The pattern is as classic as Rome itself: A corporation's earnings fluctuate because of factors like labor costs or competition; shareholders complain to the board of directors, which directs management to fix the problem immediately.

Enter the management gurus who advocate reinventing or re-engineering corporations. The consultants typically recommend giving employees more authority and organizing people from different departments into teams.

But their corporate clients often translate this advice into massive shake-ups and cost reductions, particularly in the form of layoffs, according to The Witch Doctors, a superbly written book about management theory and its promoters.

These reorganizations and employee reductions might temporarily improve a company's balance sheet, yet many times the negative long-term effects _ low employee morale, anxiety over job security, distrust of management _ can be crippling, the book says.

Consider AT&T, which "has long been a playground for the gurus, forever calling in consultants or sending staff members on management courses," write authors John Micklethwait, business editor of The Economist, and Adrian Wooldridge, an Economist correspondent who writes about management issues.

AT&T has laid off nearly 70,000 people over the past 10 years, and last year AT&T boss Bob Allen announced 28,000 more job reductions, the book says. AT&T workers sometimes joke that one day the company's abbreviation might stand for Allen and Two Temps.

One of AT&T's management consultants is Stephen Covey, a Brigham Young University management professor who wrote the best-seller The Seven Habits of Highly Effective People. He gives seminars around the country (including one in Tampa last month) and runs the Covey Leadership Center, which leases part of Robert Redford's Utah retreat to conduct weeklong seminars.

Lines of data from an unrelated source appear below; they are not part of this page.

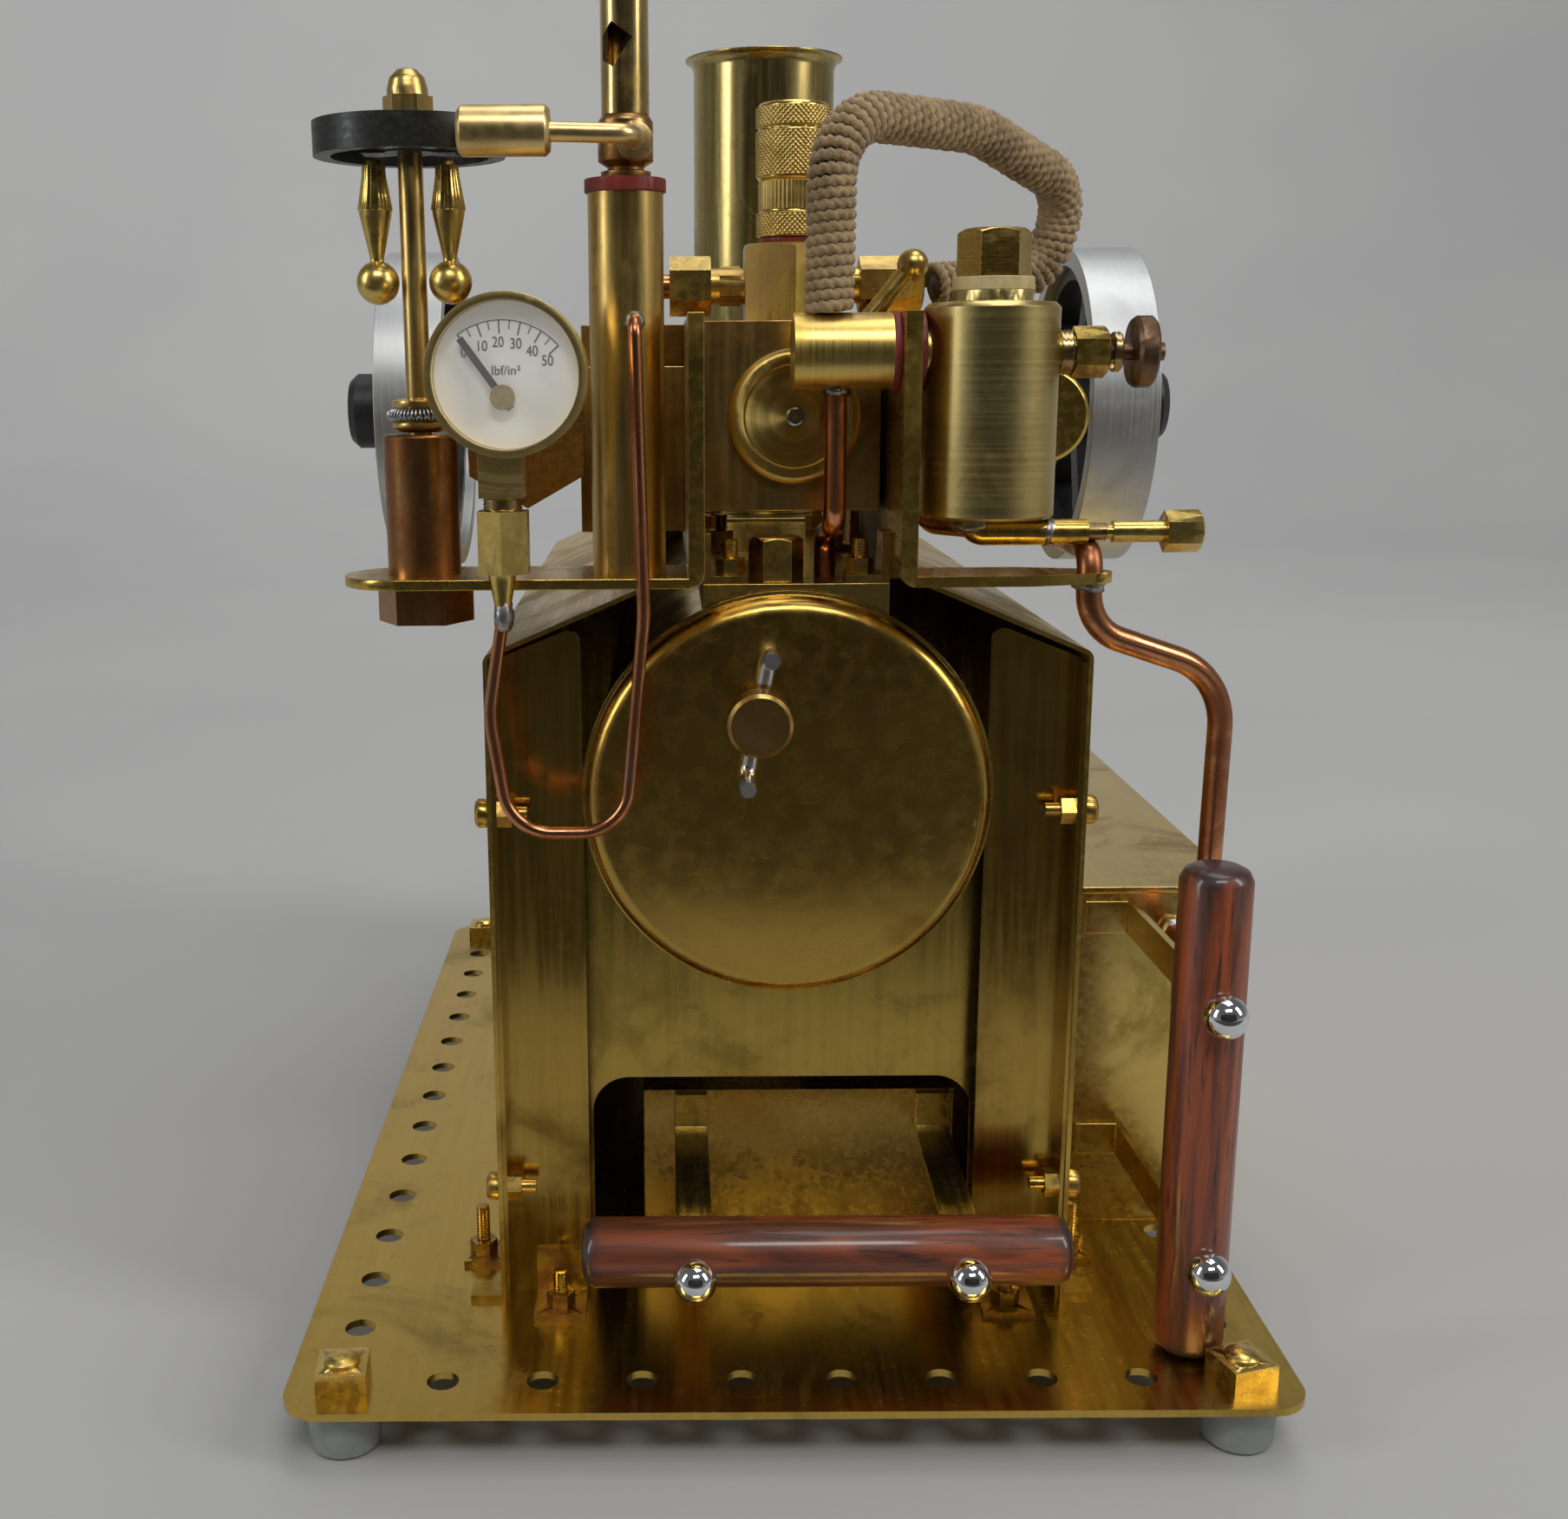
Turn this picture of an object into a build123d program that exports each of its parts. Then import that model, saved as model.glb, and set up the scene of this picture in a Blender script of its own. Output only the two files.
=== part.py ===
from build123d import *
import os
from math import atan2, cos, degrees, radians, sin, sqrt, tan

# Model steam engine: an overtype twin on a brass-cased boiler, in millimetres.
# X is to the right, Y runs from the boiler's front cap to its back end, +Z is up.
# Heights below are counted from the top face of the base plate; save() lifts every
# sub-part by DECK, so the written origin is at the plate's centre, under the feet.

# ---------------------------------------------------------------- driving dimensions
FOOT_HEIGHT = 7.6
SHEET = 0.6                      # casing sheet
PLATE_T = 1.0
DECK = FOOT_HEIGHT + PLATE_T
GAP = 0.05                       # running and screw clearance, on the radius

PITCH = 12.7                     # hole pitch of the base plate
HOLES_X, HOLES_Y = 10, 15
HOLE_R = 2.05
PLATE_X, PLATE_Y = 128.6, 192.1
CORNER_X, CORNER_Y = PITCH * (HOLES_X - 1) / 2, PITCH * (HOLES_Y - 1) / 2

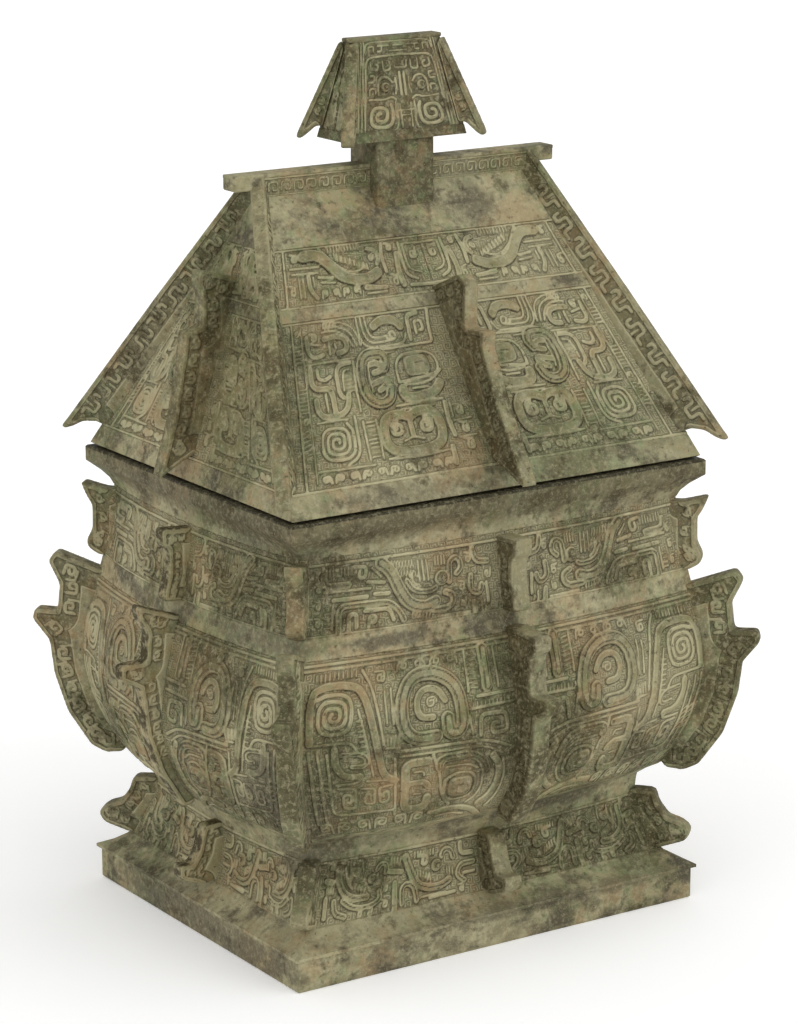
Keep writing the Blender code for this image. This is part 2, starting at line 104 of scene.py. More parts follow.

The participants, which include AT&T executives, spend their time reading Plato, Confucius and Ben Franklin, assembling Covey's patented personal organizer and mountain climbing together, the book says.

"It would be interesting to know how many of the AT&T managers who scampered around the mountains with Covey were later downsized in the telecommunications giant's huge restructuring _ and even more interesting to know how many returned from Provo to plot that restructuring," Micklethwait and Wooldridge write.

Still, there are some effective management theorists out there, the book says, citing famed management expert Peter Drucker's books as an example of substantive and useful commentary on management theory.

And the authors provide sensible advice for executives considering the use of management gurus. Read their books carefully and thoroughly, they advise. Go slowly: Heeding advice too quickly can have disastrous effects down the road.

Most importantly, be selective.

"Nothing is more witch-doctorish than the suggestion that one magic potion will cure all ills," Micklethwait and Wooldridge write.

_ George L. Fleming is a Times correspondent.